Award Abstract # 2032542
Collaborative Research: Fingerprinting Energy and Water Cycle Extremes through a Scale-Interaction Lens

NSF Org: AGS
Division of Atmospheric and Geospace Sciences
Recipient: FLORIDA STATE UNIVERSITY
Initial Amendment Date: March 17, 2021
Latest Amendment Date: June 24, 2024
Award Number: 2032542
Award Instrument: Standard Grant
Program Manager: Eric DeWeaver
edeweave@nsf.gov
 (703)292-8527
AGS
 Division of Atmospheric and Geospace Sciences
GEO
 Directorate for Geosciences
Start Date: April 1, 2021
End Date: September 30, 2025 (Estimated)
Total Intended Award Amount: $430,426.00
Total Awarded Amount to Date: $503,537.00
Funds Obligated to Date: FY 2021 = $430,426.00
FY 2024 = $73,111.00
History of Investigator:
  • Ming Cai (Principal Investigator)
    mcai@fsu.edu
Recipient Sponsored Research Office: Florida State University
874 TRADITIONS WAY
TALLAHASSEE
FL  US  32306-0001
(850)644-5260
Sponsor Congressional District: 02
Primary Place of Performance: Florida State University
77 Chieftain Way
Tallahassee
FL  US  32306-4360
Primary Place of Performance
Congressional District:
02
Unique Entity Identifier (UEI): JF2BLNN4PJC3
Parent UEI:
NSF Program(s): Climate & Large-Scale Dynamics
Primary Program Source: 01002425DB NSF RESEARCH & RELATED ACTIVIT
01002122DB NSF RESEARCH & RELATED ACTIVIT
Program Reference Code(s):
Program Element Code(s): 574000
Award Agency Code: 4900
Fund Agency Code: 4900
Assistance Listing Number(s): 47.050

ABSTRACT

Extreme weather events such as heat waves, cold air outbreaks (CAOs), droughts, and heavy precipitation commonly cause disruptions over regions the size of the northern midwest or the southern great plains. These extremes are generally embedded in large-scale meterological patterns (LMPs). For instance a drought might occur within a high-pressure center which is part of a pattern of highs and lows originating over the North Pacific and extending across the continental US. The LMPs may in turn be generated or influenced by planetary-scale climate modes (PCMs) such as El Nino/Southern Oscillation (ENSO) events and the Arctc Oscillation (AO). Thus efforts to understand and predict extreme weather events, or to anticipate changes in their frequency and intensity due to climate change, must consider the events from a multi-scale perspective that recognizes the interplay of regional, continental, and planetary scales that contribute to them.
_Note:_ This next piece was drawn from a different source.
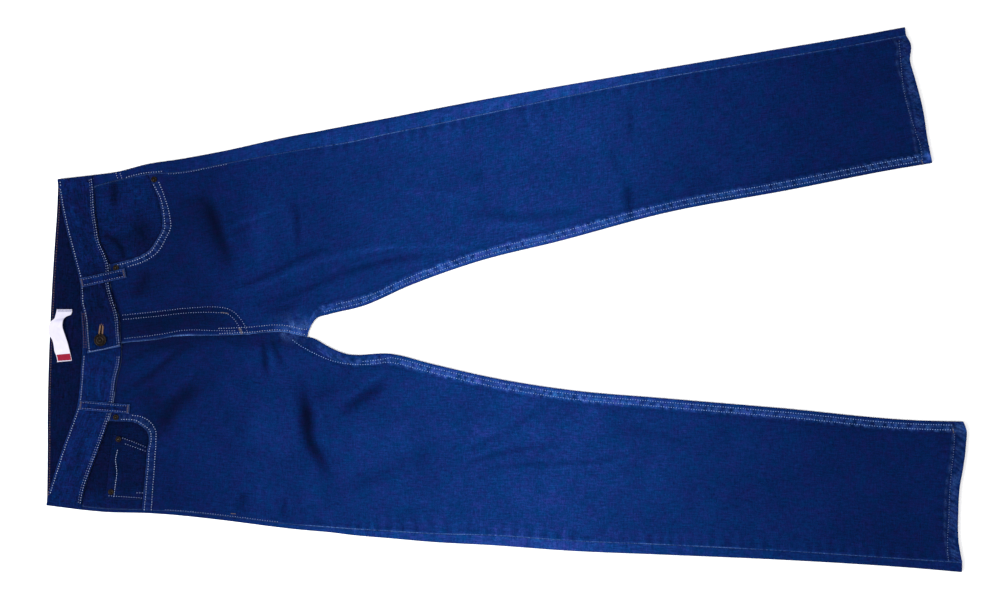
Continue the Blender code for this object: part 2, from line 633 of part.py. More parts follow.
# Waistband: sections across the strip, from its button end to its other end.
def band_sections():
    sections = []

    def add(top_x, top_y, low_x, low_y, z):
        share = np.linspace(0.0, 1.0, 4)
        sections.append(np.stack([top_x + (low_x - top_x) * share, top_y + (low_y - top_y) * share, np.full(4, z)], axis=1))

    def front_stretch(tab, low_ys):
        """Sections at the same points of the waist seam as the panels' columns."""
        for low_y in low_ys:
            at = np.array(low_y)
            top_x, top_y, z = (float(read(tab, "low_y", name, at)) for name in ("top_x", "top_y", "height"))
            add(top_x, top_y, float(waist_x(at)), low_y, z)

    def side_roll(side, front_tab_end, back_row_end, out):
        x, top_y, low_y = side
        front_z, back_z = front_tab_end, SEAT_LIFT
        middle = (front_z + back_z) / 2
        radius = middle - back_z
        low_x = float(waist_x(low_y))
        for turn in np.radians([35.0, 65.0, 90.0, 115.0, 145.0] if out > 0 else [145.0, 115.0, 90.0, 65.0, 35.0]):
            inset = -out * radius * (1.0 - np.sin(turn))
            add(x + 0.3 * (1.0 - np.sin(turn)), top_y + inset, low_x, low_y + inset, middle + radius * np.cos(turn))

    low_ys = front_row("left", 0.0, FRONT_COLUMNS)[:-1, 1][::-1]
    front_stretch(BAND_FRONT_LEFT, [-57.5, -54.2, *[y for y in low_ys if y > -53.0]])
    side_roll(BAND_SIDE_LEFT, BAND_FRONT_LEFT["height"][-1], None, 1.0)
    rows = np.stack([BAND_BACK["top_x"], BAND_BACK["top_y"], BAND_BACK["low_y"]], axis=1)
    for top_x, top_y, low_y in curve_points(rows, 13):
        add(top_x, top_y, float(read(BACK_WAIST_SEAM, "y", "x", low_y)), low_y, SEAT_LIFT)
    side_roll(BAND_SIDE_RIGHT, BAND_FRONT_RIGHT["height"][0], None, -1.0)
    low_ys = front_row("right", 0.0, FRONT_COLUMNS)[:, 1]
    front_stretch(BAND_FRONT_RIGHT, [*[y for y in low_ys if -252.0 < y < -58.0], -44.0, -30.0, -13.0])
    return sections


band = grid_object("waistband", band_sections(), BAND_WALL, DARK_DENIM)
band_heights_left = BAND_FRONT_LEFT
hole_y = BUTTON_Y
eye = [
    (BUTTON_X + 3.4 * np.cos(a), hole_y + 3.4 * np.sin(a))
    for a in np.linspace(np.radians(110.0), np.radians(430.0), 12)
]
slit = [(BUTTON_X + 2.2, hole_y + BUTTONHOLE_LENGTH), (BUTTON_X + 1.0, hole_y + BUTTONHOLE_LENGTH)]
cut(band, outline_cutter("buttonhole_cut", eye + slit, 7.15, 14.0))


# Pocket facings: from the waist seam and the outseam out to a margin past the opening.
def facing_rows(side):
    leg = LEFT_LEG if side == "left" else RIGHT_LEG
    line = OPENING[side]
    out = 1.0 if side == "left" else -1.0
    tangent = np.gradient(line, axis=0)
    tangent /= np.linalg.norm(tangent, axis=1)[:, None]
    outward = np.stack([tangent[:, 1], -tangent[:, 0]], axis=1) * out
    stations = [section(leg, t)[2:4] for t in (0.0, 0.5, 1.0, 1.5, 2.0, 2.3)]
    seam = curve_points(stations, 60)
    corner = seam[0]
    start_y, corner_y = line[0, 1], corner[1] - out * GAP
    shared = front_row(side, 0.0, FRONT_COLUMNS)[:, 1]
    shared = np.array([y for y in shared if out * y > out * start_y - 14.0 and out * y < out * corner_y - 1.0])[::-1]
    waist_y = np.append(shared, corner_y)
    waist = np.stack([waist_x(waist_y) + WAIST_GAP, waist_y], axis=1)
    stop = np.argmin(np.abs(seam[:, 0] - line[-1, 0] - FACING_MARGIN * 0.8))
    down = seam[np.linspace(8, stop, 5).astype(int)] - np.array([0.0, out * GAP / 2])
    near = np.concatenate([waist, down])
    samples = np.linspace(0, len(line) - 1, len(near)).astype(int)
    far = (line + outward * FACING_MARGIN)[samples]
    far[0] = (waist_x(near[0, 1] + out * 0.5) + 7.0, near[0, 1] + out * 0.5)
    for k in range(len(far)):
        limit = float(np.interp(far[k, 0], seam[:, 0], seam[:, 1])) - out * (GAP / 2 + 0.05)
        if out * (far[k, 1] - limit) > 0:
            far[k, 1] = limit
        far[k, 0] = max(far[k, 0], float(waist_x(far[k, 1])) + 4.0)
    far[-1] = (seam[stop, 0] + 6.0, float(np.interp(seam[stop, 0] + 6.0, seam[:, 0], seam[:, 1])) - out * (GAP / 2 + 0.05))
    rows = []
    for a, b in zip(near, far):
        row = a + np.linspace(0.0, 1.0, 6)[:, None] * (b - a)
        seam_y = np.interp(row[:, 0], seam[:, 0], seam[:, 1])
        from_seam = np.abs(row[:, 1] - seam_y)
        z = support(side, row[:, 0], row[:, 1], from_seam, 200.0, 0.0, 0.0, FOLD_HEIGHT)
        rows.append(np.column_stack([row, z]))
    return rows


for side in ("left", "right"):
    grid_object("pocket_facing_" + side, facing_rows(side), WALL, DENIM, flip=side == "right")

coin_edges = curve_points(np.stack([COIN_POCKET[name] for name in "open_x open_y deep_x deep_y".split()], axis=1), 7)
coin_rows = []
for open_x, open_y, deep_x, deep_y in coin_edges:
    across = np.linspace(0.0, 1.0, 7)
    x, y = open_x + (deep_x - open_x) * across, open_y + (deep_y - open_y) * across
    seam_y = np.interp(x, RIGHT_LEG["seam_x"], RIGHT_LEG["seam_y"])
    z = support("right", x, y, np.abs(y - seam_y), 200.0, 0.0, 0.0, FOLD_HEIGHT) + 1.0 + AIR
    coin_rows.append(np.column_stack([x, y, z]))
grid_object("coin_pocket", coin_rows, 1.0, DARK_DENIM, flip=True)


def highest_under(height, x, y, reach):
    """The highest point of a layer within a small disc."""
    turn = np.linspace(0.0, 2 * np.pi, 13)
    xs = np.concatenate([[x], x + reach * np.cos(turn)])
    ys = np.concatenate([[y], y + reach * np.sin(turn)])
    return float(np.max(height(xs, ys)))


# Belt loops: strips from the band's upper edge to just below the waist seam.
def loop_rows(start, end, heights, arch, count=9):
    start, end = np.array(start, float), np.array(end, float)
    d = (end - start) / np.linalg.norm(end - start)
    side_step = np.array([-d[1], d[0]]) * LOOP_WIDTH / 2
    rows = []
    for f in np.linspace(0.0, 1.0, count):
        centre = start + (end - start) * f
        z = np.interp(f, heights[0], heights[1]) + arch * np.sin(np.pi * f) ** 0.7
        rows.append([(*(centre - side_step * s), z) for s in (1.0, 0.0, -1.0)])
    return rows


left_end = (-468.4, 32.9)
right_end = (-463.5, -134.5)
left_low = highest_under(lambda x, y: front_top("left", x, y), left_end[0] - 3.0, left_end[1], 9.0) + AIR + LOOP_WALL
right_low = highest_under(lambda x, y: front_top("right", x, y), right_end[0] - 3.0, right_end[1], 9.0) + AIR + LOOP_WALL
grid_object(
    "belt_loop_front_left",
    loop_rows((-523.6, 20.6), left_end, ([0.0, 0.62, 0.8, 1.0], [8.9 + AIR + LOOP_WALL, 8.9 + AIR + LOOP_WALL, left_low + 0.9, left_low + 0.4]), 0.5),
    LOOP_WALL, DARK_DENIM, flip=True,
)
grid_object(
    "belt_loop_front_right",
    loop_rows((-525.6, -129.6), right_end, ([0.0, 0.66, 0.8, 1.0], [7.5 + AIR + LOOP_WALL, 7.5 + AIR + LOOP_WALL, right_low + 0.9, right_low + 0.4]), 0.5),
    LOOP_WALL, DARK_DENIM, flip=True,
)
for name, y, x in (("left", 62.0, -559.5), ("centre", -52.0, -563.5), ("right", -166.0, -566.2)):
    rows = [[(px, py, 0.0) for px, py, _ in row] for row in loop_rows((x, y), (x + 60.0, y), ([0.0, 1.0], [0.0, 0.0]), 0.0, 3)]
    grid_object("belt_loop_back_" + name, rows, 1.1, DARK_DENIM)

# Back pockets: five-sided patches on the underside of the seat.
for name, x, y, angle in zip(PATCH_NAMES, PATCHES["x"], PATCHES["y"], np.radians(PATCHES["angle"])):
    rows = []
    for s in np.linspace(-1.0, 1.0, 7):
        end = PATCH_LENGTH - (PATCH_LENGTH - PATCH_SIDE) * abs(s)
        row = []
        for f in np.linspace(0.0, 1.0, 5):
            along, across = f * end, s * PATCH_WIDTH / 2 * (1.0 - 0.08 * f)
            row.append((x + along * np.cos(angle) - across * np.sin(angle), y + along * np.sin(angle) + across * np.cos(angle), 0.0))
        rows.append(row)
    grid_object(name, rows, WALL, DENIM, flip=True)

# Label: a strip on the inner face of the back band, bowed between its sewn ends.
label_line = curve_points([(-544.2, -10.0, 4.6), (-551.5, -26.0, 6.4), (-554.3, -41.0, 6.8), (-550.5, -58.0, 6.2), (-544.4, -76.6, 4.6)], 11)
widths = np.interp(np.linspace(0, 1, 11), [0.0, 0.3, 0.6, 1.0], [19.5, 14.0, 15.0, 19.5])
label_rows = []
for k, (x, y, z) in enumerate(label_line):
    d = label_line[min(k + 1, 10)] - label_line[max(k - 1, 0)]
    n = np.array([-d[1], d[0]]) / np.hypot(d[0], d[1])
    label_rows.append([(x + n[0] * w, y + n[1] * w, z + LABEL_WALL / 2) for w in (-widths[k] / 2, 0.0, widths[k] / 2)])
grid_object("inner_label", label_rows, LABEL_WALL, (0.85, 0.84, 0.9), 0.6, flip=True)

# Tack button: domed head on a shank that stands on the lower band end.
head = 9.6 + 0.45
foot = 6.9 + 0.3
turned(
    "button",
    [(0.0, head + 2.3), (3.2, head + 2.2), (5.0, head + 1.7), (5.8, head + 1.8), (7.3, head + 1.9), (8.1, head + 1.3),
     (8.2, head + 0.7), (7.6, head + 0.1), (BUTTON_SHANK, head), (BUTTON_SHANK, foot), (0.0, foot)],
    BUTTON_X, BUTTON_Y, 0.0, (0.045, 0.03, 0.018), 0.42, 1.0, 18,
)
for name, (x, y, where) in RIVETS.items():
    if where == "coin":
        seam_y = np.interp(x, RIGHT_LEG["seam_x"], RIGHT_LEG["seam_y"])
        z = highest_under(
            lambda px, py: support("right", px, py, np.abs(py - seam_y), 200.0, 0.0, 0.0, FOLD_HEIGHT), x, y, RIVET_RADIUS
        ) + 1.0 + AIR
    else:
        leg = LEFT_LEG if where == "left" else RIGHT_LEG
        seam_y = np.interp(x, leg["seam_x"], leg["seam_y"])
        z = highest_under(lambda px, py: front_top(where, px, py, np.abs(py - seam_y)), x, y, RIVET_RADIUS)
    z += GAP
    turned(
        name,
        [(0.0, z + 1.2), (1.3, z + 1.15), (1.8, z + 0.8), (2.8, z + 0.85), (RIVET_RADIUS, z + 0.35), (RIVET_RADIUS, z), (0.0, z)],
        x, y, 0.0, (0.03, 0.022, 0.018), 0.5, 1.0, 10,
    )
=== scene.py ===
"""The looks of the jeans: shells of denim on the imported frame, their stitching, metal and label.

Points are in millimetres in the row's frame until a mesh is made from them. +X
runs from the waist to the hems, +Y to the wearer's left, +Z up.
"""

import bmesh
import bpy
import numpy as np
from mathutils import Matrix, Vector
from mathutils.bvhtree import BVHTree


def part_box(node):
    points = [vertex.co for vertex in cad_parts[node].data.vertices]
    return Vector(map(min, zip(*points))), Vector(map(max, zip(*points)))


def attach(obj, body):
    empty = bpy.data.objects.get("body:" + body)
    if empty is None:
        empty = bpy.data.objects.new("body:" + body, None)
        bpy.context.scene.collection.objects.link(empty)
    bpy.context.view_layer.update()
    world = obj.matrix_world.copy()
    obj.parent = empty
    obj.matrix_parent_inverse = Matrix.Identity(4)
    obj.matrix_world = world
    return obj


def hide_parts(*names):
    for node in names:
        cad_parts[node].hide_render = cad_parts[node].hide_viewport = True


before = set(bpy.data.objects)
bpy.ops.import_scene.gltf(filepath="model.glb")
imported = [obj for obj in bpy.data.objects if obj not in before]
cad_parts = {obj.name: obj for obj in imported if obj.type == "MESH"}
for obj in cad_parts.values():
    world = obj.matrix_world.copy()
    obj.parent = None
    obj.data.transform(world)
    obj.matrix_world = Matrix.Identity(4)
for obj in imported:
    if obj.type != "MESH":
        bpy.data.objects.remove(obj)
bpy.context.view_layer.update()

SEEN = "root"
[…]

Work performed here seeks to develop a comprehensive suite of multi-scale metrics, or "fingerprints", for characterizing the atmospheric processes responsible for regional extreme weather events. Once the fingerprints are developed they are used to determine the dynamical mechanisms through which larger-scale processes lead to, or strongly influence, the regional extremes. The research also uses the fingerprints and subsequent dynamical analysis to assess the realism of climate model simulations of regional extremes and their associations with LMPs and PCMs. One analysis technique uses the the tendency equation for geopotential height in a two-layer quasi-geostrophic model to identify "optimal modes", meaning wave patterns which are optimally shaped to extract energy from the mean flow to achieve rapid growth over a few days. Prior work by the Principle Investigators (PIs) and their collaborators used this approach to show that planetary-scale circulation anomalies can alter the mean state in a way that promotes the growth of an optimal mode that promotes CAOs. Additional prior work links the long-term reduction in the summertime equator-to-pole temperature contrast to a reduction in frontal weather systems over North America, which in turn promotes dryer and warmer summers in the US.

The work is of societal as well as scientific interest given the disruptions caused by extreme weather. The project supports a graduate student and a postdoctoral research fellow, thereby developing the future workforce in this research area. The PI at Georgia Tech works with the Center for Education Integrating Science, Mathematics and Computing (CEISMC), which conducts K-12 outreach in Atlanta-area schools and organizes summer workshops focused on underrepresented students. The PI at Florida State University works with undergraduate students to produce long-range forecasts of continental-scale CAOs, which have been used by stakeholders from the agriculture, energy, and water sectors.

This award reflects NSF's statutory mission and has been deemed worthy of support through evaluation using the Foundation's intellectual merit and broader impacts review criteria.